Flipped, stale, and corrupted. A scattering of other faults: a school's 25th and 75th LSAT percentiles entered in the wrong order (152 / 150 / 148, which is impossible); a tuition sticker left standing after a school cut its price (one school dropped to about $27,800 while the old ~$56k figure lingered); an enrollment of “3” where the real number was 248. Each is obvious once you look, and invisible if you don't.
The thing that looks wrong but isn't. At a public school you'll sometimes see a median scholarship larger than resident tuition. That's not an error: the ABA reports grants school-wide, pooling residents and non-residents, and scholarships are scaled to the higher non-resident sticker. The number is real; it just isn't measuring what a quick glance assumes.

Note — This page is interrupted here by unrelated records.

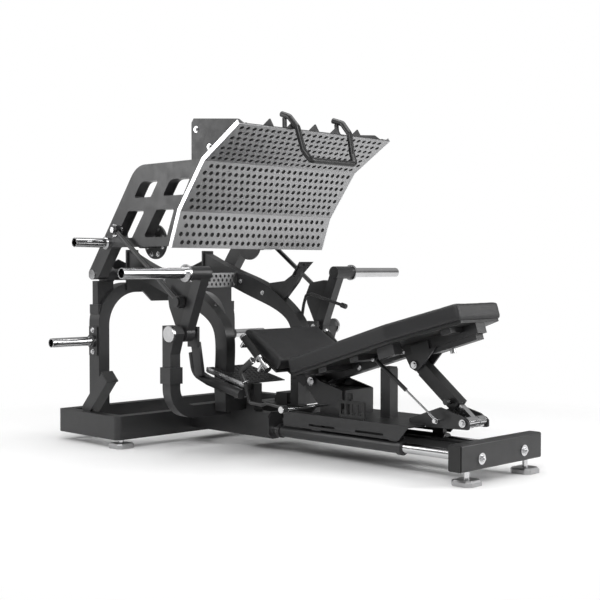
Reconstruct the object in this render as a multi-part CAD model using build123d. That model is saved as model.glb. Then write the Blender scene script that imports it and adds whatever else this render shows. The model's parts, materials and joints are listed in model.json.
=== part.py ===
"""Plate-loaded leg press: welded base, swinging foot plate, weight levers and a sliding seat.

Millimetres. +X runs from the foot plate towards the user's head, +Z is up, and the machine is
symmetric about y = 0 apart from its hand levers. The origin is on the floor, under the centre.
"""
from build123d import *
import os
from math import atan2, cos, degrees, hypot, radians, sin

os.makedirs("parts", exist_ok=True)

# ---------------------------------------------------------------- driving dimensions
HALF_LENGTH = 1160.0        # floor frame reaches this far each way in X
FOOT_HEIGHT = 40.0          # levelling feet lift the frame by this much
WALL = 3.0                  # wall of the open tubes

REAR_BASE_LENGTH = 510.0    # rear floor ring, along X
REAR_BASE_HALF_WIDTH = 650.0
REAR_TUBE = 60.0            # width of the ring's tubes
REAR_TUBE_HEIGHT = 115.0

COLUMN_X = -1090.0          # rear columns and arch
COLUMN_Y = 440.0
COLUMN_WIDTH = 66.0
COLUMN_DEPTH = 85.0
ARCH_UNDERSIDE = 752.0
ARCH_TOP = 802.0
STUB_WIDTH = 47.0

SWING_Z = 845.0             # transverse axle that the foot plate frame swings on
SWING_SHAFT_R = 20.0
TORSION_TUBE_R = 30.0
RUNNING_CLEARANCE = 0.05
SIDE_GAP = 2.0              # free side play between parts that turn on each other

ARM_Y = 450.0               # side frames of the swinging foot plate
ARM_WIDTH = 60.0
ARM_BAR = 90.0

PLATE_HALF_WIDTH = 513.0    # foot plate, bent to three facets
PLATE_PROFILE = ((82.0, 1521.0), (-156.0, 1373.0), (-330.0, 1146.0), (-396.0, 975.0))
PLATE_SHEET = 5.0
PLATE_EDGE = 12.0
HOLE_R = 11.5
HOLE_COLUMNS = 25
HOLE_ROWS = (7, 7, 4)

LEVER_X, LEVER_Z = -353.0, 568.0     # weight lever pivot
LEVER_Y = 465.0
LEVER_WIDTH = 50.0
LEVER_SHAFT_R = 15.0
HORN_X, HORN_Z = -230.0, 855.0       # weight sleeve at the lever's top
SLEEVE_R = 25.0
SLEEVE_WALL = 4.0
HORN_FLANGE_Y = 569.0
HORN_END_Y = 933.0
LINK_PIN_R = 9.0
LINK_TOP = (-851.0, 1070.0)
LINK_LOW = (-352.0, 718.0)
LINK_Y = 508.0
LINK_EYE = 28.0
LINK_R = 12.0

RAIL_Y = 152.0              # chrome guide rods of the seat carriage
RAIL_Z = 105.0
RAIL_R = 22.0
BEARING_TUBE_R = 28.0
BEARING_TUBE_X = (-26.0, 733.0)
RAIL_REAR_X = -62.0

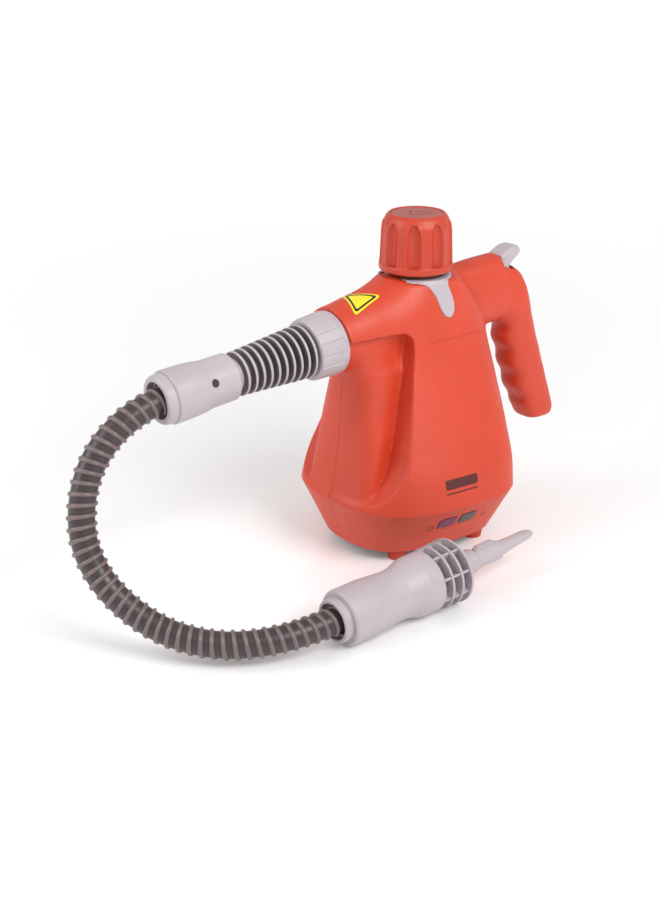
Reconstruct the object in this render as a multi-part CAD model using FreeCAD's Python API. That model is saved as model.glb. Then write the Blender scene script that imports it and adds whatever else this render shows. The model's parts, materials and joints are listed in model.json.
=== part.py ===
"""Hand-held wallpaper steamer: boiler housing, screw cap, trigger valve, hose with sleeve and wand.

Units are millimetres.  The model is drawn about the filler axis: that axis is X = 0, Y = 0, the
floor is Z = 0, the nozzle end looks to -X and the handle is on +X.  At the end every piece is moved
so that the middle of the footprint (hose left out) is the origin.
"""
import FreeCAD
import Part
import math
import os

V = FreeCAD.Vector

# ---------------------------------------------------------------- driving dimensions
WALL = 2.6                    # housing wall
WIDEST_X = 13.0               # X of the widest place of every body section
BASE_Z = 9.0                  # underside of the housing
CREASE_Z = 46.0               # widest line, where the skirt meets the upper body
TOP_Z = 200.0                 # flat top of the housing, under the trim ring
TRIM_R, TRIM_THICK = 26.4, 1.6   # trim ring under the cap

# Skirt sections, then upper body sections: height, front X, rear X, half width, exponent
SKIRT_SECTIONS = [(BASE_Z, -64.0, 52.0, 51.0, 2.8), (CREASE_Z, -79.0, 62.0, 72.0, 2.8)]
BODY_SECTIONS = [
    (CREASE_Z, -79.0, 62.0, 72.0, 2.8),
    (66.0, -75.0, 63.5, 68.0, 2.8),
    (90.0, -71.5, 63.0, 58.5, 2.8),
    (125.0, -69.0, 61.0, 44.0, 2.7),
    (150.0, -66.0, 58.0, 34.5, 2.6),
    (168.0, -58.0, 54.0, 30.0, 2.5),
    (186.0, -44.0, 43.0, 28.5, 2.3),
    (TOP_Z, -29.0, 27.5, 27.5, 2.1),
]

# Neck, which carries the hose sleeve
NECK_X, NECK_Z = -77.0, 165.0         # centre of the neck's end face
NECK_DROP = 4.7                       # degrees below level
HOOD_END_R = 24.5
HOOD_ROOT_X, HOOD_ROOT_Z = -22.0, 171.0
HOOD_ROOT_HALF_W, HOOD_ROOT_HALF_H = 28.2, 28.9
INNER_NECK_R = 20.0                   # the neck where the side recess bares it
NECK_BORE_R = 16.0

# Side recess between the front panel and each flank, as its edge in side view
RECESS_EDGE = [(-27.0, 157.0), (-31.0, 137.0), (-38.5, 112.0), (-44.5, 92.0), (-49.5, 77.0),
               (-56.0, 66.5), (-64.0, 57.0), (-75.0, 49.5)]
RECESS_TOP_Z = 169.5
RECESS_CORNER_R = 9.0
# Front panel, half width and height: where it meets the neck, at its shoulder, and below
PANEL_HALF_NECK, PANEL_HALF_TOP, PANEL_HALF_LOW = 15.0, 28.0, 34.0
PANEL_NECK_Z, PANEL_TOP_Z, PANEL_LOW_Z = 160.0, 141.0, 95.0

# Handle, open at its lower end, and the bridge that carries it
# Upright sections of the bridge: X, low Z, high Z, half width
BRIDGE_SECTIONS = [
    (25.0, 150.0, 198.5, 15.5),
    (56.0, 150.5, 202.2, 15.5),
    (77.3, 151.5, 203.2, 15.0),
]
# The same for the lower hump behind the trigger, which starts inside the bridge
HUMP_SECTIONS = [
    (60.0, 152.0, 195.8, 14.8),
    (79.0, 152.0, 196.6, 14.8),
    (90.0, 152.0, 193.2, 14.6),
    (99.0, 154.5, 187.5, 13.4),
    (104.5, 158.5, 178.0, 9.0),
]
# Level sections of the grip: Z, front X, rear X, half width
GRIP_SECTIONS = [
    (170.0, 90.5, 105.5, 11.0),
    (156.0, 84.0, 112.4, 14.0),
    (139.0, 84.8, 118.4, 14.4),
    (120.0, 90.6, 125.0, 14.5),
    (101.0, 97.6, 131.6, 14.5),
    (82.0, 106.4, 138.4, 14.2),
    (70.0, 112.4, 142.3, 13.4),
    (64.5, 115.5, 142.0, 11.0),
]
HANDLE_EXPONENT = 2.5

# Cap
CAP_R, CAP_LOW_Z, CAP_TOP_Z = 26.5, 204.7, 245.0
CAP_DISC_R, CAP_DISC_Z = 18.4, 242.4
FLUTES, FIRST_FLUTE = 9, -134.8          # grip flutes, and the angle of one of them
CAP_PRESS = 2.5
THREAD_R = 11.0
THREAD_FIT = 0.08
FILLER_R = 13.6               # outside of the filler neck below its flange
NECK_TOP_Z = 203.0

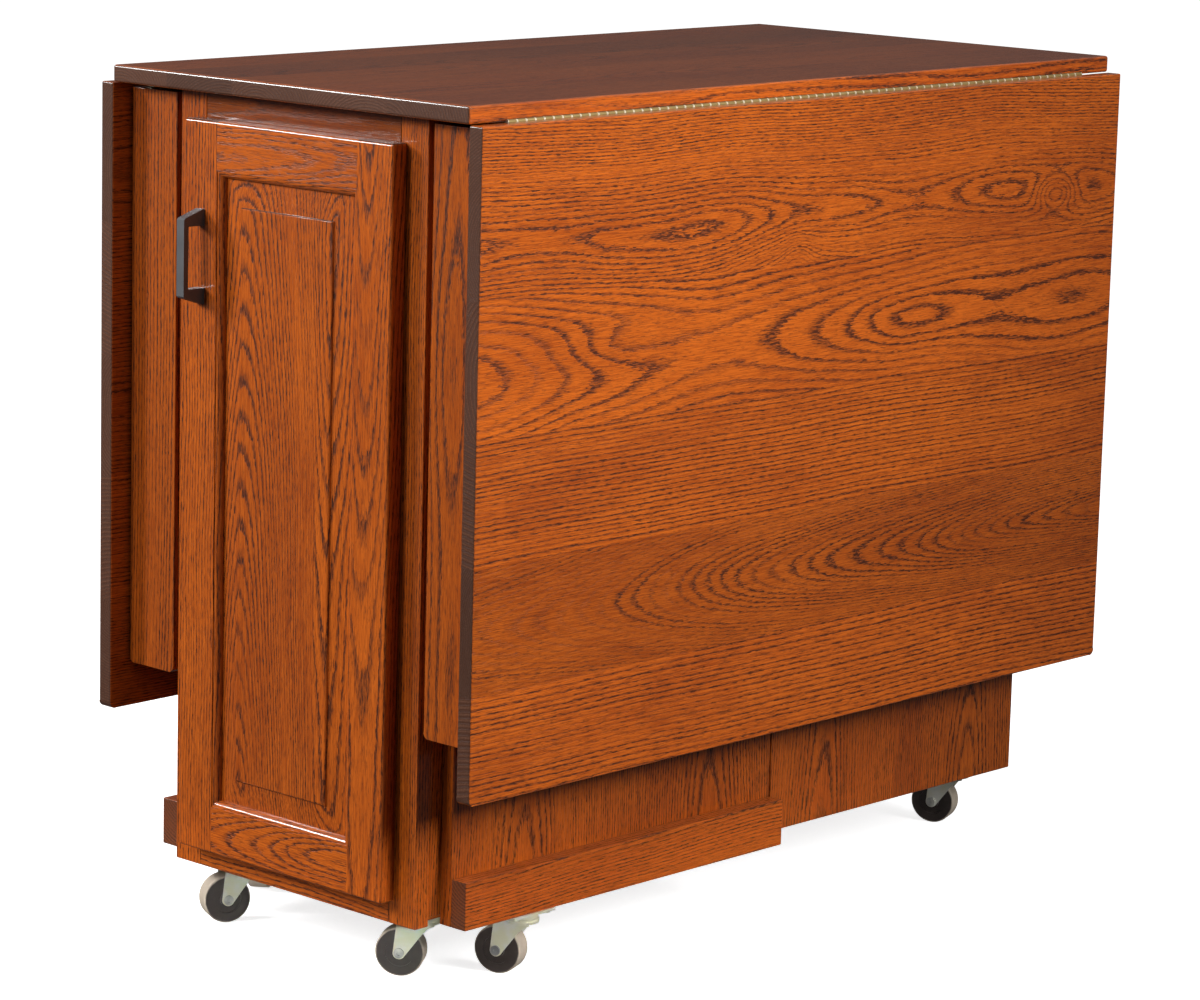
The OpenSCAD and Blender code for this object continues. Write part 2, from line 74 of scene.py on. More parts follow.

What we actually do. We don't quietly rewrite history. Every value we adjudicate is drawn on the chart as a small amber ring with a hover note explaining the change, and logged cell by cell (old to new, with the reason) in a public corrections ledger. The raw layer keeps the original ABA figure, so every edit is reversible. When we cross-checked our entire tuition series against the master workbook, it reconciled to better than 99% once the per-term unit was accounted for; the genuine disagreements numbered in the low dozens, and we fixed them by hand against the source.
The point of all this isn't perfection. It's that you can see the work. A number on Exhibit 509 either matches the school's disclosure, or it carries a ring that tells you why it doesn't.